EXERCISE TASK: Please print the full listing exactly.

GIVEN DATA:

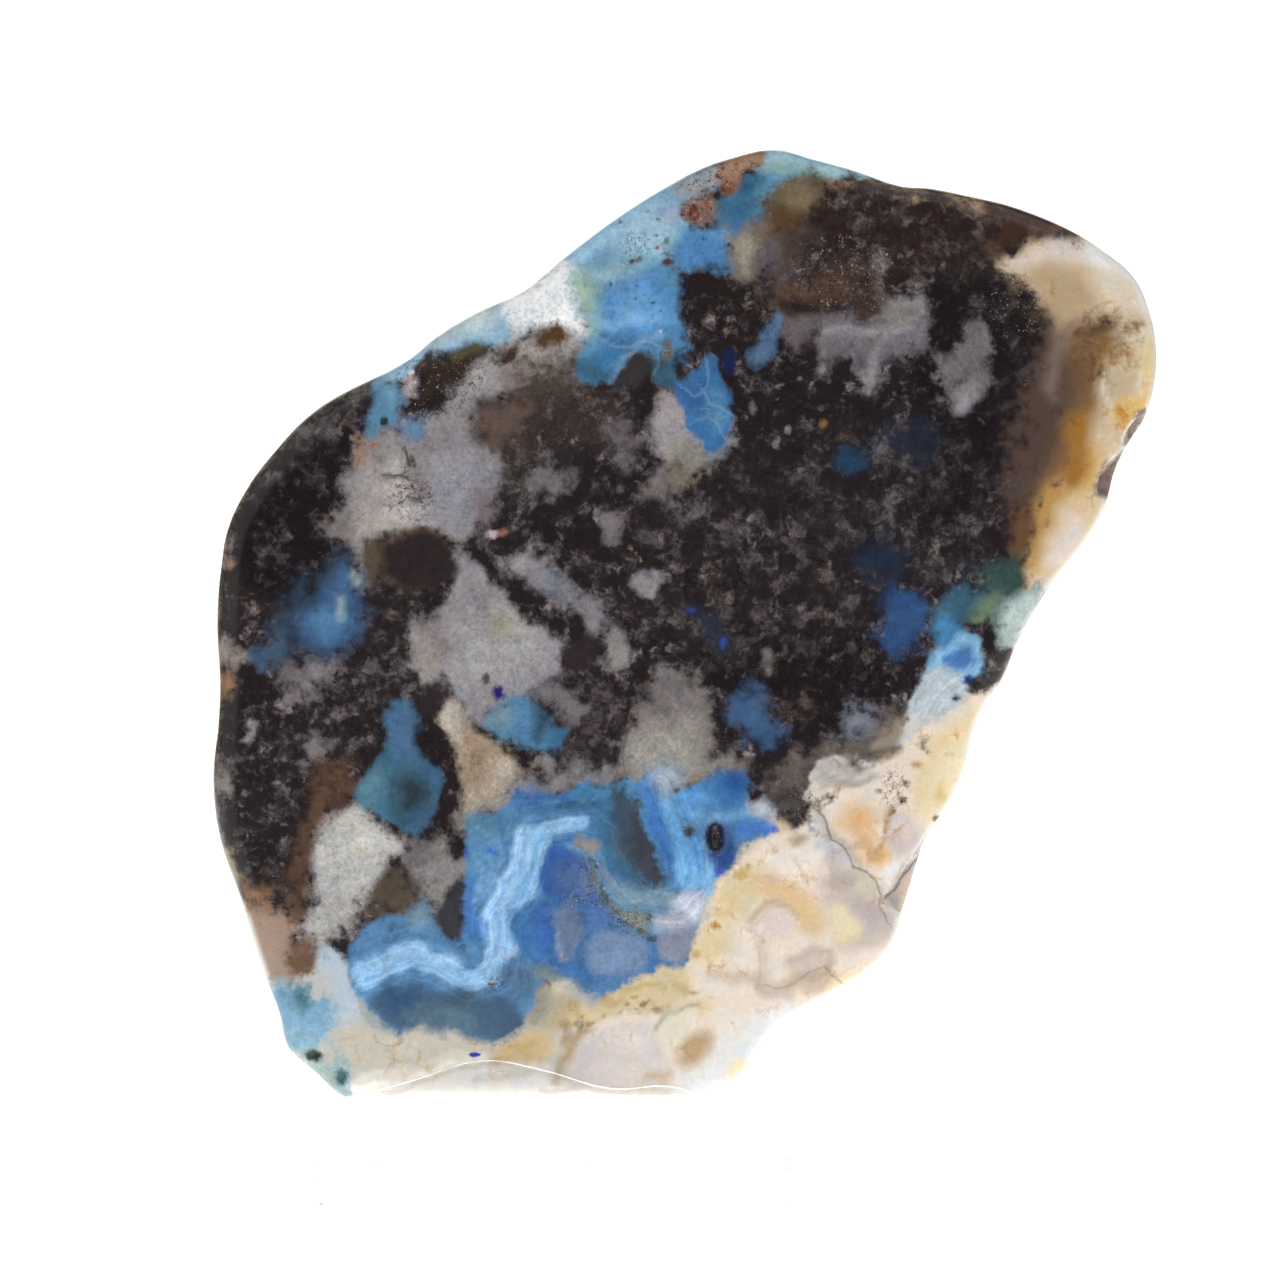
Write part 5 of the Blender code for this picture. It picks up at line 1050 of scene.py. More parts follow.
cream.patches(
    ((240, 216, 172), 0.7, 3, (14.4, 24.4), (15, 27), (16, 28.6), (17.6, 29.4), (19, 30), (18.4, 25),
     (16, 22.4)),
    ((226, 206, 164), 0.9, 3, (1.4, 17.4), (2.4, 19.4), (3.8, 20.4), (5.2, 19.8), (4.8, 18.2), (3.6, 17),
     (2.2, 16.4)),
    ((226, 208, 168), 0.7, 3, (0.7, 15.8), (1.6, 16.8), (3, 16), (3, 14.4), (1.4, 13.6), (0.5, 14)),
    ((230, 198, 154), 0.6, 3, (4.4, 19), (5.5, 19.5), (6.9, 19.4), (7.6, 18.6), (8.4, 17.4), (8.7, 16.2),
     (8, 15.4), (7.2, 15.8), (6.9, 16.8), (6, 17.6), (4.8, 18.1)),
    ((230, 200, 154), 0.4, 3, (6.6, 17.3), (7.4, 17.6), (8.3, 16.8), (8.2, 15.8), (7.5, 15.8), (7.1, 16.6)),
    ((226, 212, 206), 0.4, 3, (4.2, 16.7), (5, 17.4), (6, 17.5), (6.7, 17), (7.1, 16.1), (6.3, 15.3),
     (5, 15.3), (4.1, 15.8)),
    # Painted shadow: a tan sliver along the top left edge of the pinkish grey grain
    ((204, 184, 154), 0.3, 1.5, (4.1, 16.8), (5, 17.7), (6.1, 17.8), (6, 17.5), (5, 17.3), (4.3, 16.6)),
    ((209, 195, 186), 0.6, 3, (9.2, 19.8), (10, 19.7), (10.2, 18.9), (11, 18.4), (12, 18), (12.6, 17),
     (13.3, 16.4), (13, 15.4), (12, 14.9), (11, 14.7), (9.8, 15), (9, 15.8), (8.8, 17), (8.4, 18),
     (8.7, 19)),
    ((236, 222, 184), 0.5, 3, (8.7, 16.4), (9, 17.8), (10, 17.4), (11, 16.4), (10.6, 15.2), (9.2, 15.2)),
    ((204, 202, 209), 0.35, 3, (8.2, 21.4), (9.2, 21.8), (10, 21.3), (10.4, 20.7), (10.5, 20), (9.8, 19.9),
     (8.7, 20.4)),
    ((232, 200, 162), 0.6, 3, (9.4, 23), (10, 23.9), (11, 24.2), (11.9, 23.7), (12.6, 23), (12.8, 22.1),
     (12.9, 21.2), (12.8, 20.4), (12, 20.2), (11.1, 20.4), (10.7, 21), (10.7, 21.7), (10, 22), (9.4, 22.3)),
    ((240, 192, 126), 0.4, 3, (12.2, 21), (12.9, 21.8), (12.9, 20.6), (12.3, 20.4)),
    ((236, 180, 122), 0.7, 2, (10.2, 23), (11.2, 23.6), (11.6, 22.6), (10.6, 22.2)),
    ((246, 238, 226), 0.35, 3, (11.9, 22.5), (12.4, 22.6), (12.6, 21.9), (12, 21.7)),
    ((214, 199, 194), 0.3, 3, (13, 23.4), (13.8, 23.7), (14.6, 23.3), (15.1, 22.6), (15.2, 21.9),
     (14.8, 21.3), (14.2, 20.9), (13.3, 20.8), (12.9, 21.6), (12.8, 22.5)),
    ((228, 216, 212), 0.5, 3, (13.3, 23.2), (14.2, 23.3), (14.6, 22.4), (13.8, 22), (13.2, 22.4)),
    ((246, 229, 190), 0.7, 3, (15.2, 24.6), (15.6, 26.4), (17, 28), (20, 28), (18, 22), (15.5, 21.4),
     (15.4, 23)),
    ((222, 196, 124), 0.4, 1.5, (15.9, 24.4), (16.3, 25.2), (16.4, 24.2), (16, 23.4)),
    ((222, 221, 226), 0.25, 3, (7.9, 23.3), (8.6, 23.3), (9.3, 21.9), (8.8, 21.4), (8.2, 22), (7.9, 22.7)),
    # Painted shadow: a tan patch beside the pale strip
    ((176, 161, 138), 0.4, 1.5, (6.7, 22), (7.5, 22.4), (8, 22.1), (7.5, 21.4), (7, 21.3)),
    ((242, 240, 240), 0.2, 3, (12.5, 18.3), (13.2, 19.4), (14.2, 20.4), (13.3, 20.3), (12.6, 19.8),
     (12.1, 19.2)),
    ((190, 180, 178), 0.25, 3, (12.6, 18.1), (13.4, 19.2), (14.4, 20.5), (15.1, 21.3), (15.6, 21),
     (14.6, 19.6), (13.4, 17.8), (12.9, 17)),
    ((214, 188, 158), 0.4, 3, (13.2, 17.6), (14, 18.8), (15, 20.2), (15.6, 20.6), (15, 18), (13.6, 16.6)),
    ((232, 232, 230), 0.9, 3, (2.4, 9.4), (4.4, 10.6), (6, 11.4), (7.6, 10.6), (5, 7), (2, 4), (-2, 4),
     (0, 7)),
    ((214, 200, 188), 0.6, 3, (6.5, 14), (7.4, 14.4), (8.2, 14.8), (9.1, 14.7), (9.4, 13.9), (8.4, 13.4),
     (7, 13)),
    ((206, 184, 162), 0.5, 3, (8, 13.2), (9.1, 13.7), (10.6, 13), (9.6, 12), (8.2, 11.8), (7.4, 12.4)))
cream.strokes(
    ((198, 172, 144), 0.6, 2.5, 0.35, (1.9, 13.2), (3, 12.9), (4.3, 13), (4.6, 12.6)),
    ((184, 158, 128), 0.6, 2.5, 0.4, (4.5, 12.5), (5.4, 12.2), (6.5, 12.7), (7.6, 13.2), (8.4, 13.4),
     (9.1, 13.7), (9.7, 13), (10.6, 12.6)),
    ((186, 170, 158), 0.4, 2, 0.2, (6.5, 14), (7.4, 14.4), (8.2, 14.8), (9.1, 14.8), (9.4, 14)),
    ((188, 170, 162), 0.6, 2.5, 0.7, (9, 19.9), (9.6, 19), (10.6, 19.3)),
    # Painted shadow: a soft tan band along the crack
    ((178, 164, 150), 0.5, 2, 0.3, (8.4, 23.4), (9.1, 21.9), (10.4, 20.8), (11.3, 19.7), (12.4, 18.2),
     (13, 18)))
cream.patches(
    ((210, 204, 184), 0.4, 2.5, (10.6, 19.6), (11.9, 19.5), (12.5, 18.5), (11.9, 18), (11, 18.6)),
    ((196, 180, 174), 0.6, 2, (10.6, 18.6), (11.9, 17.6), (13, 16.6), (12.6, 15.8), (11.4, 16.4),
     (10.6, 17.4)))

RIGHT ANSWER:
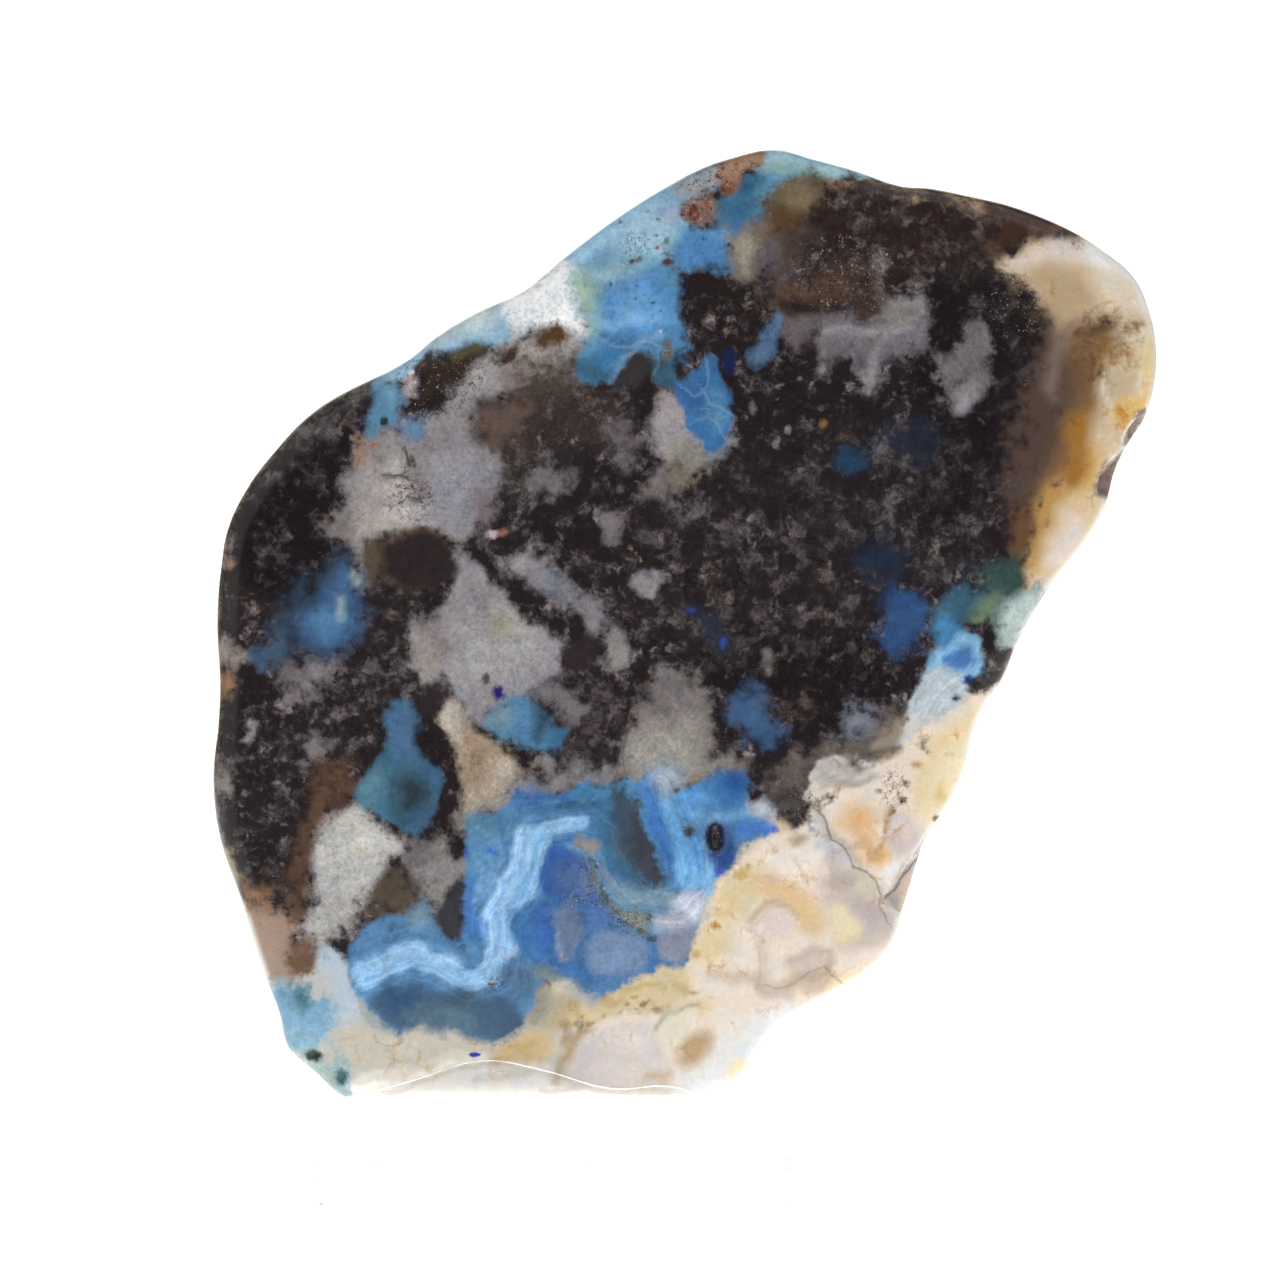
Write part 5 of the Blender code for this picture. It picks up at line 1050 of scene.py. More parts follow.
cream.patches(
    ((240, 216, 172), 0.7, 3, (14.4, 24.4), (15, 27), (16, 28.6), (17.6, 29.4), (19, 30), (18.4, 25),
     (16, 22.4)),
    ((226, 206, 164), 0.9, 3, (1.4, 17.4), (2.4, 19.4), (3.8, 20.4), (5.2, 19.8), (4.8, 18.2), (3.6, 17),
     (2.2, 16.4)),
    ((226, 208, 168), 0.7, 3, (0.7, 15.8), (1.6, 16.8), (3, 16), (3, 14.4), (1.4, 13.6), (0.5, 14)),
    ((230, 198, 154), 0.6, 3, (4.4, 19), (5.5, 19.5), (6.9, 19.4), (7.6, 18.6), (8.4, 17.4), (8.7, 16.2),
     (8, 15.4), (7.2, 15.8), (6.9, 16.8), (6, 17.6), (4.8, 18.1)),
    ((230, 200, 154), 0.4, 3, (6.6, 17.3), (7.4, 17.6), (8.3, 16.8), (8.2, 15.8), (7.5, 15.8), (7.1, 16.6)),
    ((226, 212, 206), 0.4, 3, (4.2, 16.7), (5, 17.4), (6, 17.5), (6.7, 17), (7.1, 16.1), (6.3, 15.3),
     (5, 15.3), (4.1, 15.8)),
    # Painted shadow: a tan sliver along the top left edge of the pinkish grey grain
    ((204, 184, 154), 0.3, 1.5, (4.1, 16.8), (5, 17.7), (6.1, 17.8), (6, 17.5), (5, 17.3), (4.3, 16.6)),
    ((209, 195, 186), 0.6, 3, (9.2, 19.8), (10, 19.7), (10.2, 18.9), (11, 18.4), (12, 18), (12.6, 17),
     (13.3, 16.4), (13, 15.4), (12, 14.9), (11, 14.7), (9.8, 15), (9, 15.8), (8.8, 17), (8.4, 18),
     (8.7, 19)),
    ((236, 222, 184), 0.5, 3, (8.7, 16.4), (9, 17.8), (10, 17.4), (11, 16.4), (10.6, 15.2), (9.2, 15.2)),
    ((204, 202, 209), 0.35, 3, (8.2, 21.4), (9.2, 21.8), (10, 21.3), (10.4, 20.7), (10.5, 20), (9.8, 19.9),
     (8.7, 20.4)),
    ((232, 200, 162), 0.6, 3, (9.4, 23), (10, 23.9), (11, 24.2), (11.9, 23.7), (12.6, 23), (12.8, 22.1),
     (12.9, 21.2), (12.8, 20.4), (12, 20.2), (11.1, 20.4), (10.7, 21), (10.7, 21.7), (10, 22), (9.4, 22.3)),
    ((240, 192, 126), 0.4, 3, (12.2, 21), (12.9, 21.8), (12.9, 20.6), (12.3, 20.4)),
    ((236, 180, 122), 0.7, 2, (10.2, 23), (11.2, 23.6), (11.6, 22.6), (10.6, 22.2)),
    ((246, 238, 226), 0.35, 3, (11.9, 22.5), (12.4, 22.6), (12.6, 21.9), (12, 21.7)),
    ((214, 199, 194), 0.3, 3, (13, 23.4), (13.8, 23.7), (14.6, 23.3), (15.1, 22.6), (15.2, 21.9),
     (14.8, 21.3), (14.2, 20.9), (13.3, 20.8), (12.9, 21.6), (12.8, 22.5)),
    ((228, 216, 212), 0.5, 3, (13.3, 23.2), (14.2, 23.3), (14.6, 22.4), (13.8, 22), (13.2, 22.4)),
    ((246, 229, 190), 0.7, 3, (15.2, 24.6), (15.6, 26.4), (17, 28), (20, 28), (18, 22), (15.5, 21.4),
     (15.4, 23)),
    ((222, 196, 124), 0.4, 1.5, (15.9, 24.4), (16.3, 25.2), (16.4, 24.2), (16, 23.4)),
    ((222, 221, 226), 0.25, 3, (7.9, 23.3), (8.6, 23.3), (9.3, 21.9), (8.8, 21.4), (8.2, 22), (7.9, 22.7)),
    # Painted shadow: a tan patch beside the pale strip
    ((176, 161, 138), 0.4, 1.5, (6.7, 22), (7.5, 22.4), (8, 22.1), (7.5, 21.4), (7, 21.3)),
    ((242, 240, 240), 0.2, 3, (12.5, 18.3), (13.2, 19.4), (14.2, 20.4), (13.3, 20.3), (12.6, 19.8),
     (12.1, 19.2)),
    ((190, 180, 178), 0.25, 3, (12.6, 18.1), (13.4, 19.2), (14.4, 20.5), (15.1, 21.3), (15.6, 21),
     (14.6, 19.6), (13.4, 17.8), (12.9, 17)),
    ((214, 188, 158), 0.4, 3, (13.2, 17.6), (14, 18.8), (15, 20.2), (15.6, 20.6), (15, 18), (13.6, 16.6)),
    ((232, 232, 230), 0.9, 3, (2.4, 9.4), (4.4, 10.6), (6, 11.4), (7.6, 10.6), (5, 7), (2, 4), (-2, 4),
     (0, 7)),
    ((214, 200, 188), 0.6, 3, (6.5, 14), (7.4, 14.4), (8.2, 14.8), (9.1, 14.7), (9.4, 13.9), (8.4, 13.4),
     (7, 13)),
    ((206, 184, 162), 0.5, 3, (8, 13.2), (9.1, 13.7), (10.6, 13), (9.6, 12), (8.2, 11.8), (7.4, 12.4)))
cream.strokes(
    ((198, 172, 144), 0.6, 2.5, 0.35, (1.9, 13.2), (3, 12.9), (4.3, 13), (4.6, 12.6)),
    ((184, 158, 128), 0.6, 2.5, 0.4, (4.5, 12.5), (5.4, 12.2), (6.5, 12.7), (7.6, 13.2), (8.4, 13.4),
     (9.1, 13.7), (9.7, 13), (10.6, 12.6)),
    ((186, 170, 158), 0.4, 2, 0.2, (6.5, 14), (7.4, 14.4), (8.2, 14.8), (9.1, 14.8), (9.4, 14)),
    ((188, 170, 162), 0.6, 2.5, 0.7, (9, 19.9), (9.6, 19), (10.6, 19.3)),
    # Painted shadow: a soft tan band along the crack
    ((178, 164, 150), 0.5, 2, 0.3, (8.4, 23.4), (9.1, 21.9), (10.4, 20.8), (11.3, 19.7), (12.4, 18.2),
     (13, 18)))
cream.patches(
    ((210, 204, 184), 0.4, 2.5, (10.6, 19.6), (11.9, 19.5), (12.5, 18.5), (11.9, 18), (11, 18.6)),
    ((196, 180, 174), 0.6, 2, (10.6, 18.6), (11.9, 17.6), (13, 16.6), (12.6, 15.8), (11.4, 16.4),
     (10.6, 17.4)))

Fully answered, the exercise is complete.